Time tends to tame the fears of nervous Nellies (should they last so long) and nowadays I see the roads of our city as welcoming expanses. A couple of cycling tours of southern India have provided important perspective. The traffic systems of our north-western neighbour are not so strictly defined as ours. Fluid rather than fixed. Better to watch the traffic than the signal lights. Best to acknowledge Death traveling a metre away and mind that gap serenely and with respect, not panic.
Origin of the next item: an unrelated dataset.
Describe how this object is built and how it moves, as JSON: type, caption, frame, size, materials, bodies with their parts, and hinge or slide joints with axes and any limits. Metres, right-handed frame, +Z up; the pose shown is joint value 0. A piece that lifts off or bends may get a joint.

So I can comprehend some Surry Hills citizen’s concerns about taking his twelve-year-old twins out on their birthday-present bikes. We do need safe places for uncertain cyclists to find the balance between transports of delight and terror of imminent termination. But if Bourke Street as it is now is not safe enough for your pampered incompetents to pedal, then travel 200 metres to Moore Park or onwards to the Elysian glades of Centennial. Every part of the whole world does not need to be made over into a sheltered workshop for your suspicions of the possibility of misery.

The depthless coffers of City Hall cannot pave our streets with salve for every qualm. There are so many things money could be well spent on before tossing it away in pursuit of Chicken Little’s panicked vote.